### What you need to do
Please print exactly the lines running from the one that contains "Model this object" to the end of the data, with both lines included.

### Source data
<<<<

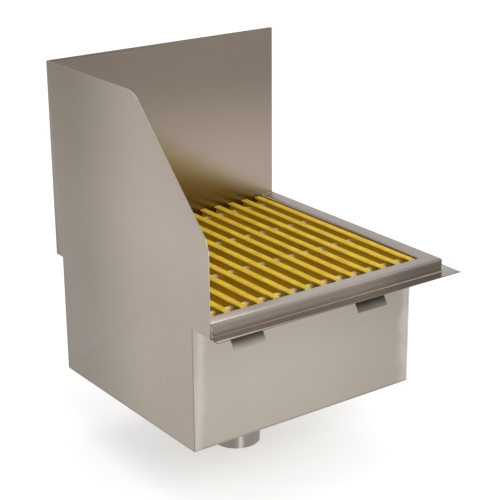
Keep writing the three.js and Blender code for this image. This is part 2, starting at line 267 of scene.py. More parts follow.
def brushed_strips(tree, place, colour, rough, strips):
    """The colour and roughness with each strip put on them, brushed paler along an upright weld:
    (middle at its foot along X, half width, lean along X for each millimetre of height)."""
    paleness, roughening = 0.36, 0.15  # at a strip's middle
    parts = add_node(tree, "SeparateXYZ", {"Vector": place})
    uneven = add_node(
        tree, "TexNoise", {"Vector": place, "Scale": 26.0, "Detail": 2.0},
    ).outputs["Fac"]
    for middle, half, lean in strips:
        foot = CORNER.x + middle * MM - CORNER.z * lean
        reach = half * MM
        away = add_node(
            tree, "Math", {0: parts.outputs["X"], 1: foot}, operation="SUBTRACT",
        ).outputs[0]
        away = add_node(
            tree, "Math", {0: parts.outputs["Z"], 1: -lean, 2: away}, operation="MULTIPLY_ADD",
        ).outputs[0]
        away = add_node(tree, "Math", {0: away}, operation="ABSOLUTE").outputs[0]
        away = add_node(
            tree, "Math", {0: uneven, 1: reach * 1.4, 2: away}, operation="MULTIPLY_ADD",
        ).outputs[0]
        near = add_node(
            tree, "MapRange",
            {"Value": away, "From Min": reach * 0.4, "From Max": reach * 1.7,
             "To Min": paleness, "To Max": 0.0},
            interpolation_type="SMOOTHSTEP",
        ).outputs["Result"]
        colour = add_node(
            tree, "Mix", {0: near, 6: colour, 7: linear("C9C9C8")}, data_type="RGBA",
        ).outputs[2]
        rough = add_node(
            tree, "Math", {0: near, 1: roughening, 2: rough}, operation="MULTIPLY_ADD",
        ).outputs[0]
    return colour, rough


def ground_steel(name, tone, grain, roughness, stretch=0.6, fades=(), strips=(), other=None):
    """Stainless sheet ground with a fine belt: long scratches along the grain, which smear
    reflections across it, and faint, uneven changes of tone from the rolling mill.

    grain is the direction of the scratches, a key of GRAINS. The fades are painted light and shade,
    as faded takes them, and the strips are as brushed_strips takes them, all in millimetres. other
    is a second look for the faces that turn one way, a lighter or darker copy of the tone that is
    painted light and shade: (axis, start, end, share of the tone, fades), where the face turns from
    the one look to the other as its normal's part along the axis goes from start to end.
    """
    material, tree = new_material(name)
    place = add_node(tree, "TexCoord").outputs["Object"]
    # Belt scratches are about 0.1 mm wide; they are drawn 1 mm wide and 90 mm long, so that they show.
    fine, along, turn = GRAINS[grain]
    scratched = add_node(tree, "Mapping", {"Vector": place, "Scale": fine}).outputs["Vector"]
    scratch = add_node(
        tree, "TexNoise", {"Vector": scratched, "Scale": 1.0, "Detail": 3.0, "Roughness": 0.65},
    ).outputs["Fac"]
    cloud = add_node(
        tree, "TexNoise", {"Vector": place, "Scale": 4.5, "Detail": 2.0, "Roughness": 0.5},
    ).outputs["Fac"]
    mixed = add_node(
        tree, "Math", {0: scratch, 1: 0.6, 2: cloud}, operation="MULTIPLY_ADD",
    ).outputs[0]
    amount = add_node(
        tree, "MapRange", {"Value": mixed, "From Min": 0.5, "From Max": 1.1},
    ).outputs["Result"]
    colour = add_node(
        tree, "Mix",
        {0: amount, 6: linear(tone, 0.97), 7: linear(tone, 1.03)}, data_type="RGBA",
    ).outputs[2]
    rough = add_node(
        tree, "MapRange",
        {"Value": scratch, "From Min": 0.3, "From Max": 0.7,
         "To Min": roughness - 0.04, "To Max": roughness + 0.04},
    ).outputs["Result"]
    plain = colour
    # The fades paint light and shade along the sheet.
    colour = faded(tree, place, plain, fades)
    # Painted light and shade by facing: faces turned one way take a lighter or darker copy of the tone.
    if other:
        axis, start, end, share, painted_facing_fades = other
        painted_facing_look = add_node(
            tree, "VectorMath", {0: plain, "Scale": share}, operation="SCALE",
        ).outputs["Vector"]
        painted_facing_look = faded(tree, place, painted_facing_look, painted_facing_fades)
        normal = add_node(tree, "NewGeometry").outputs["Normal"]
        facing = add_node(tree, "SeparateXYZ", {"Vector": normal}).outputs[axis]
        facing = add_node(
            tree, "MapRange", {"Value": facing, "From Min": start, "From Max": end},
        ).outputs["Result"]
        colour = add_node(
            tree, "Mix", {0: facing, 6: colour, 7: painted_facing_look}, data_type="RGBA",
        ).outputs[2]
    if strips:
        colour, rough = brushed_strips(tree, place, colour, rough, strips)
    tangent = add_node(
        tree, "CombineXYZ", {"X": along[0], "Y": along[1], "Z": along[2]},
    ).outputs["Vector"]
    end_material(tree, scratch, 0.06, 0.0002, {
        "Base Color": colour, "Metallic": 1.0, "Roughness": rough, "Anisotropic": stretch,
        "Anisotropic Rotation": turn, "Tangent": tangent,
    })
    return material


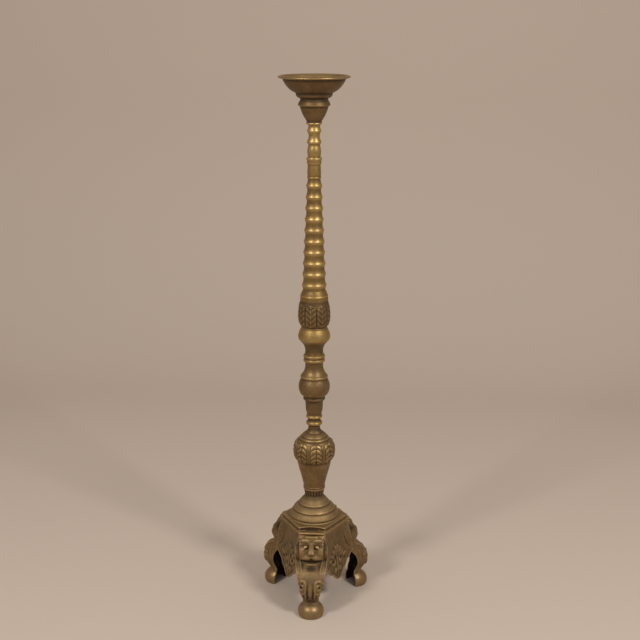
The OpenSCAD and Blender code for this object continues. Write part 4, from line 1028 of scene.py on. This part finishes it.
# the tree's inputs, and the sizes of this shaft in metres
SHAFT = {
    "Seat": ("Float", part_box("ringed_shaft")[0].z),
    "Height": ("Float", 0.245),
    "Shoulder": ("Float", 0.0212),
    "Shoulder radius": ("Float", 0.0286),
    "Low radius": ("Float", 0.0265),
    "Top radius": ("Float", 0.0155),
    "Rings": ("Int", 10),
    "Cove": ("Float", 0.0027),
    "Lip": ("Float", 0.0007),
    "Bore": ("Float", BORE_R * 0.001),
    "Rows": ("Int", 300),
    "Columns": ("Int", 129),
    "Material": ("Material", golden_brass),
}
shaft_tree, given = new_tree("Tapering ringed shaft", {label: kind for label, (kind, _) in SHAFT.items()})
# three more rows than the outside has: top of the bore, its foot, and the first row again
all_rows = add(shaft_tree, SUM, (given["Rows"], 3.0), operation="ADD")
net = add(shaft_tree, "GeometryNodeMeshGrid", (1.0, 1.0, given["Columns"], all_rows))
spot = add(shaft_tree, "GeometryNodeInputPosition")
x, y, _ = add(shaft_tree, "ShaderNodeSeparateXYZ", (spot,)).outputs
# each step: its name, a sum or a node, and the inputs, steps and numbers that it works with
STEPS = [
    ("angle", "MULTIPLY_ADD", "x", 2 * math.pi, math.pi),
    ("along", "ADD", "y", 0.5),
    ("last of all", "SUBTRACT", "all rows", 1.0),
    ("row", "MULTIPLY", "along", "last of all"),
    ("row", "ROUND", "row"),
    ("last", "SUBTRACT", "Rows", 1.0),
    ("up", "DIVIDE", "row", "last"),
    ("up", "MINIMUM", "up", 1.0),
    ("bore row", "ADD", "Rows", 0.5),
    ("outside", "LESS_THAN", "row", "bore row"),
    ("up", "MULTIPLY", "up", "outside"),
    ("height", "MULTIPLY", "up", "Height"),
    # how far up the rings this row is, and where in its own ring, from cove to cove
    ("past", "SUBTRACT", "height", "Shoulder"),
    ("ringed height", "SUBTRACT", "Height", "Shoulder"),
    ("phase", "DIVIDE", "past", "ringed height"),
    ("phase", "MULTIPLY", "phase", "Rings"),
    ("phase", "FRACT", "phase"),
    ("ring", "ShaderNodeFloatCurve", None, "phase"),
    ("taper", "SUBTRACT", "Top radius", "Low radius"),
    ("crest", "MULTIPLY_ADD", "taper", "up", "Low radius"),
    ("foot", "SUBTRACT", "crest", "Cove"),
    ("ringed", "MULTIPLY_ADD", "ring", "Cove", "foot"),
    # the shoulder runs in from its own radius, and has a fine lip turned round it
    ("share", "DIVIDE", "height", "Shoulder"),
    ("share", "MINIMUM", "share", 1.0),
    ("lean", "POWER", "share", 2.2),
    ("shoulder", "ShaderNodeMix", "lean", None, "Shoulder radius", "foot"),
    ("lip", "ShaderNodeFloatCurve", None, "share"),
    ("shoulder", "MULTIPLY_ADD", "lip", "Lip", "shoulder"),
    ("beyond", "GREATER_THAN", "past", 0.0),
    ("radius", "ShaderNodeMix", "beyond", None, "shoulder", "ringed"),
    ("in bore", "COMPARE", "row", "bore row", 0.75),
    ("radius", "ShaderNodeMix", "in bore", None, "radius", "Bore"),
    ("cosine", "COSINE", "angle"),
    ("sine", "SINE", "angle"),
    ("across", "MULTIPLY", "radius", "cosine"),
    ("deep", "MULTIPLY", "radius", "sine"),
    ("seated", "ADD", "height", "Seat"),
    ("place", "ShaderNodeCombineXYZ", "across", "deep", "seated"),
    # the crests and the lip are rubbed bright
    ("rubbed", "MULTIPLY", "ring", "beyond"),
    ("rubbed", "MULTIPLY_ADD", "lip", 0.6, "rubbed"),
    ("wear", "MULTIPLY_ADD", "rubbed", 0.36, 0.38),
]
known = {label: given[label] for label in SHAFT} | {"x": x, "y": y, "all rows": all_rows}
for name, work, *parts in STEPS:
    kind, settings = (work, {}) if work.startswith("ShaderNode") else (SUM, {"operation": work})
    parts = {i: known.get(part, part) for i, part in enumerate(parts) if part is not None}
    known[name] = add(shaft_tree, kind, parts, **settings)
# one ring from cove to cove, where 0 is the cove and 1 is the crest, and the lip likewise
RING = [(0, 0), (0.12, 0.05), (0.22, 0.24), (0.285, 0.54), (0.305, 0.66), (0.33, 0.60), (0.40, 0.84)]
RING += [(0.47, 1), (0.54, 0.86), (0.64, 0.5), (0.78, 0.19), (0.9, 0.05), (1, 0)]
LIP = [(0, 0), (0.36, 0), (0.40, 0.8), (0.44, 1), (0.50, 0.5), (0.62, 0), (1, 0)]
for name, line in (("ring", RING), ("lip", LIP)):
    points = known[name].mapping.curves[0].points
    points[0].location, points[1].location = line[0], line[-1]
    for middle in line[1:-1]:
        points.new(*middle)
    known[name].mapping.update()
marks = {"Geometry": net, "Name": "wear", "Value": known["wear"]}
marked = add(shaft_tree, "GeometryNodeStoreNamedAttribute", marks, data_type="FLOAT", domain="POINT")
turned = add(shaft_tree, "GeometryNodeSetPosition", {"Geometry": marked, "Position": known["place"]})
end_tree(shaft_tree, turned, 0.00001, given["Material"])

shaft = new_object("ringed_shaft_turned", [(0, 0, 0), (1, 0, 0), (0, 1, 0)], [(0, 1, 2)])
grow(shaft, shaft_tree, {label: size for label, (_, size) in SHAFT.items()})
fit(shaft, golden_brass, "ringed_shaft")

# ---- Banded collar and small baluster ----
# The brightest brass of the stem, handled most. The collar has a raised band near its top; the
# baluster has two rings and a thin bright one under the dark socket.

band = [(12.4, 0), (12.5, 1.8), (13.7, 2.8), (14.1, 4.2), (13.6, 5.6), (13.2, 6.4)]
band += bent([(13.3, 8), (13.6, 12), (13.3, 20), (12.9, 27), (12.7, 29.8)], 4)
band += [(14.0, 30.8), (14.4, 33)] + bent([(14.3, 36.5), (15, 39), (15.7, 41), (15.4, 43)], 3)
band += [(14.2, 44.2), (12.6, 45), (12.8, 48)]
turn_piece(
    "band_collar", "banded_collar", band, golden_brass, spacing=0.45,
    worn=((0, 0.02), (30, 0.02), (42, 0.16), (48, 0.05)),
)

lower = [(12.8, 0), (13.3, 1.8), (13.7, 7), (13.3, 12), (12.3, 16.4), (11.6, 19.5), (11.8, 21.6)]
upper = [(13.9, 27.6), (12.8, 30), (11.6, 32.6), (11, 36), (10.9, 39.4), (11.8, 42.4), (13, 45)]
rings = bent(lower, 4)
rings += [(13.4, 23.4), (14.2, 25), (14.2, 26.4)]
rings += bent(upper, 4)
rings += [(13.9, 46.6), (14.1, 48), (13.6, 49.6)]
rings += bent([(12.9, 51), (11.9, 53.6), (11.5, 56.4), (12.2, 59)], 3)
rings += [(14.2, 60.6), (15.8, 61.4), (16.2, 62.6), (15.8, 63.6), (15.2, 64)]
turn_piece(
    "small_baluster", "small_baluster_turned", rings, golden_brass, spacing=0.45,
    worn=((0, 0.14), (64, 0.2)),
)

# ---- Socket cup and drip pan ----
# Spun and turned brass that has gone dark olive-brown. The pan stands on a foot ring, its wall
# is slightly bellied, and its rim is rolled over and worn bright on top.

socket = [(15.2, 0), (14.7, 0.6), (14.6, 1.4)]
socket += bent([(15.2, 3), (17, 6), (19.8, 10.2), (22.6, 15.4), (25.2, 21.6), (27.2, 27)], 4)
socket += [(27.9, 30.4), (28.4, 31.4), (30.6, 32.2), (31.8, 33.2), (31.9, 34.2), (31, 37), (29.8, 40)]
socket += [(29.2, 41), (27.9, 42), (27.5, 43.4), (27.5, 47.5)]
turn_piece(
    "socket_cup", "socket_cup_turned", socket, olive_brass,
    worn=((0, 0.04), (33, 0.04), (36, -0.12), (40, -0.06), (42, 0), (47, -0.1)),
)

pan = [(30.6, 0), (32.2, 1), (34.2, 2.4), (35.6, 4.2), (36, 6), (35.9, 7.8), (36.4, 9.2)]
pan += bent([(38.4, 10.4), (44.6, 13.8), (50.6, 18.8), (55.6, 24.6), (59.4, 30.6), (61.9, 36)], 4)
pan += [(65.4, 37.4), (69.4, 38), (71, 39.4), (70.6, 40.8), (68.4, 42.2), (66.2, 43), (64.2, 42.4)]
pan += [(62.8, 40.8)]
pan_inside = [(59.4, 37.6), (57, 33), (50.6, 26.4), (45.6, 21), (40.8, 16.2), (36.6, 13), (32, 11)]
pan_inside += [(30, 10.5), (14, 10.5), (14, 13.5), (BORE_R, 13.5), (BORE_R, RECESS_H)]
pan_inside += [(RECESS_R, RECESS_H), (RECESS_R, 0)]
pan_inside += [(14, 0), (14, 6.9), (29, 6.9), (29, 0)]
turn_piece(
    "drip_pan", "drip_pan_turned", pan, olive_brass, inside=pan_inside, columns=24,
    worn=((0, -0.16), (6, -0.1), (9, 0.04), (12, 0), (36, 0), (38.4, 0.3), (43, 0.38)), worn_inside=0.8,
)

olive_even = aged_brass("aged turned brass, inside the pan", *olive, (0.62, 0.40), turned=True, even=0.5)
finish_solids(("pan_washer", "pan_nut"), olive_even)
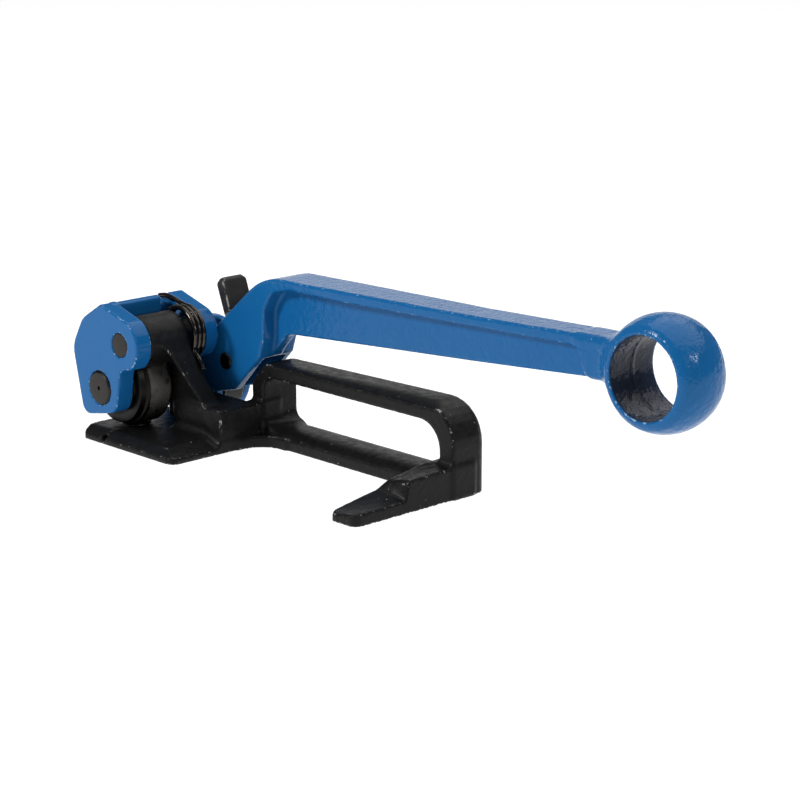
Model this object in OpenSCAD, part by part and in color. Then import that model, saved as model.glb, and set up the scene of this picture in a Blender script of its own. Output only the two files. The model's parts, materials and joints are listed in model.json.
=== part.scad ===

>>>>

### Final result
Model this object in OpenSCAD, part by part and in color. Then import that model, saved as model.glb, and set up the scene of this picture in a Blender script of its own. Output only the two files. The model's parts, materials and joints are listed in model.json.
=== part.scad ===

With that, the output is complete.